Então vamos lá: amostra grátis!

Beatles, Roberto Carlos, MPB, Jovem Guarda, Maria Bethânia, Batman, Pasquim (todas as edições, infelizmente perdidas no mundo), Realidade, Mundo da Criança, todas as obras de Monteiro Lobato, O Conde de Monte Cristo, O Tempo e o Vento, Mário Quintana, Bossa Nova, Guerra de 67 de Israel x Vizinhos (ou o contrário), exame de admissão (rodei para entrar no Julinho), perdas, danos, lutos (todos, de diversas ordens), namoros escondidos, mentiras, ajustes, jogos de corpo, Beira-Rio x Olímpico, último jogo no Campo dos Eucaliptos, sinagoga, bar mitzwa, goyim, ídiche, Revista Planète – que seguiu o mesmo rumo da coleção do Pasquim…-, jogo de bola, eu de zagueiro mas fazendo meus golzinhos improvisados, amigos queridos e guris chatos pra caramba, frio no inverno, uma delícia o outono, tempos e estações seguindo seus ritmos naturais, música, música, leitura, primeira copa do mundo em cores, meus pais, meus padrinhos, o mundo pela frente, o que fazer?

Há, enfim, centenas de referências que foram construindo o que hoje sou. Mas, sem dúvida, embora não houvesse uma tecnologia tão absolutamente presente em nossas vidas, havia tempo e oportunidade para sentarmos à calçada após um dia de trabalho e, para as crianças, tempo para brincar, jogar bola, jogar bolita e imaginarmos o que iríamos fazer no dia seguinte, fosse na escola ou fora dela.
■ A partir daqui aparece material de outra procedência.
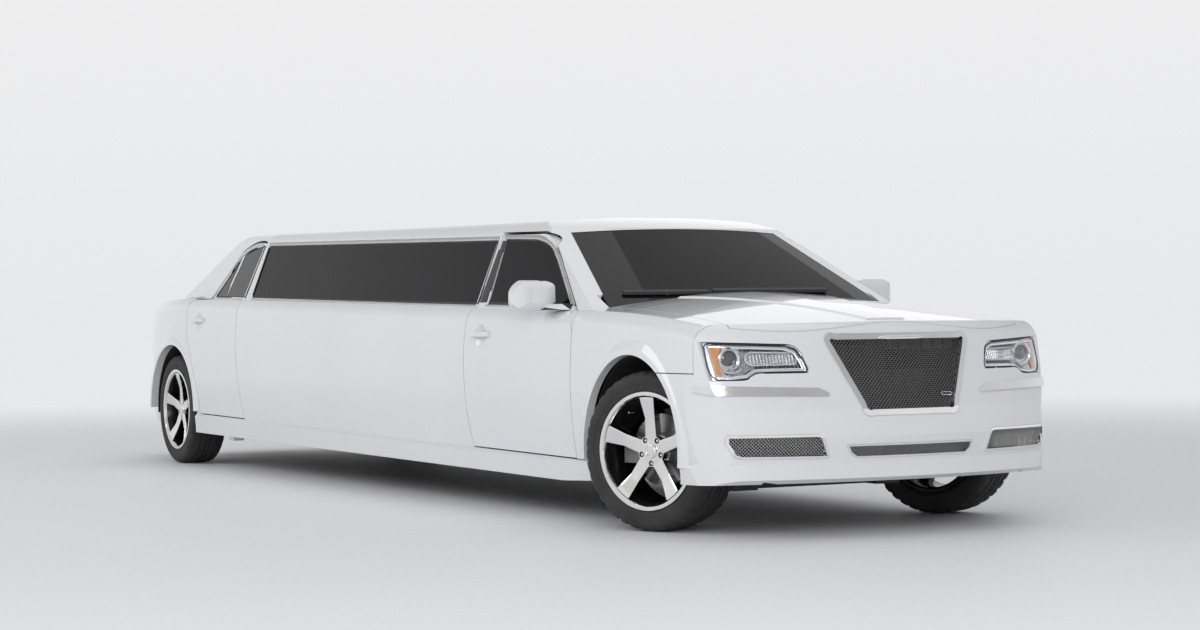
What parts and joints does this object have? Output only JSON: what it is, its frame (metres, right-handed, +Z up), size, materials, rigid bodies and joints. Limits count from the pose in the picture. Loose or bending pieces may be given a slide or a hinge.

Não se trata de saudosismo, simplesmente, mas de notar o quanto as coisas hoje são diferentes. Existe toda uma pedagogia para o consumo, toda uma mídia para a venda e para a exploração comercial. Parece que algo se perdeu por aí, no meio do caminho: o que quer que seja, no entanto, é demais importante para ser relegado e, menos ainda, para ser esquecido.

PUBLICADO HÁ SEIS ANOS ATRÁS, em 2006. Hoje tenho 58. HILTON BESNOS. E HOJE, DIA 01 DE AGOSTO DE 20013, CONTINUO COM A MESMA IDADE.